One example: The Business Cycle of Credit Expansion & Contraction

“The business cycle is a basic structure of any economy based on credit and flows of capital seeking the highest available returns at the lowest available risk. In the expansion stage, households and enterprises borrow more money to boost production and satisfy unmet demand.

In the contraction phase, all the inevitable excesses of freely available credit come home to roost. Marginal investments in new production fail to become profitable and go bust. Marginal household borrowers default, and speculators who bet the farm on momentum plays watch their capital evaporate like mist in Death Valley.

This cycle is an essential dynamic of capitalism, but central banks have attempted to eliminate the contraction phase that acts as the immune system, washing out bad debt and marginal borrowers. This has left the economy saddled with “zombie” corporations and debtors that would be liquidated if monetary policies weren’t enabling their feeble survival.

Keeping zombie banks, corporations and households on life support weakens the financial system by piling up the equivalent of dead wood in the forest. When the inevitable conflagration of bad debt catches fire, many of the healthy trees will also be consumed in the flames.”

Read the condensed article:

The Driving Trends of the Past Decade are now Reversing
by Charles Hugh Smith

Systemic trends and cycles are often causally connected and tend to reinforce each other. This is how a stable, wealthy and resilient society gets hollowed out: trends end and cycles reverse, and forces that added stability, capital and resilience when they were working together are slowly replaced by forces that erode the foundations of wealth and stability. In the current era, five interconnected trends/cycles are either reaching the end of their run or reversing:

1. Central bank distortion/manipulation of markets
2. The yield/interest rate cycle
3. The commodity cycle
4. The stock market cycle
5. Demographics

1. Central Bank Distortion/Manipulation of Markets

Minus the $21 trillion in central bank asset purchases and trillions more in liquidity/credit programs, would the global economy be growing and global markets be at nosebleed heights? We all know the answer is "no."

The returns on this coordinated distortion are diminishing. The “buzz” from the initial injections has faded, and now that the monetary authorities are trying to wean the markets off of their drug, the markets have lost the ability to discover the price of assets, risk and capital on their own.

The benefits of the central bank punch bowl—near-zero interest rates, leverage and access to unlimited credit--are reserved for those few at the top of the wealth-power pyramid; very little of the stupendous wealth created out of thin air has trickled down to the bottom 95%.

The relentless rise in asset valuations has pushed homes out of reach of those living in desirable urban/suburban markets.


2. The Yield/Interest Rate Cycle

Many observers are confident interest rates cannot rise due to the deflationary forces in play. Indeed, they predict a future decline in rates back to zero. Perhaps, but history suggests interest rates typically move in long cycles of roughly two or three decades. The current downtrend in rates dates back to 1981, which means the current trend is pushing 40 years.
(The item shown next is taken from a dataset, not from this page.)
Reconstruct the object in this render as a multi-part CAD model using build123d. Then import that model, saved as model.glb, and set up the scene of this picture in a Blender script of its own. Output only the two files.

That’s stretching the historical boundaries.

3. The Commodity Cycle

Compared to the stock market (the S&P 500), commodities are at their cyclical lows. As to what happens next, we need only look at a single chart, courtesy of Incrementum AG:Stocks & Home Values Are High & Commodities Are Low Chart

4. The Stock Market Cycle

We’re implicitly being told that stock markets can loft higher forever, as long as central banks are pumping out the financial stimulus. But nothing goes up forever; valuations get stretched, marginal buyers disappear and doubts about the continuing efficacy of central bank distortions creep in.

Valuations and profits are at the top of their respective cycles, the leaders are faltering, victims of their own dominance, and central banks are feeling pressured to reduce the punch bowl of free money for financiers.


5. Demographics

The world’s working age populace is perched on the precipice of decline while the populace of retirees is exploding, not just in the developed world but in the developing world.

Although many put their hopes on robots generating unlimited wealth that will support the elderly and free the working age populace from labor, the more likely prospect is an economy that cannot fulfill the promises made to retirees back when the worker-retiree ratio was 10-to-1 and not the present-day 2-to-1.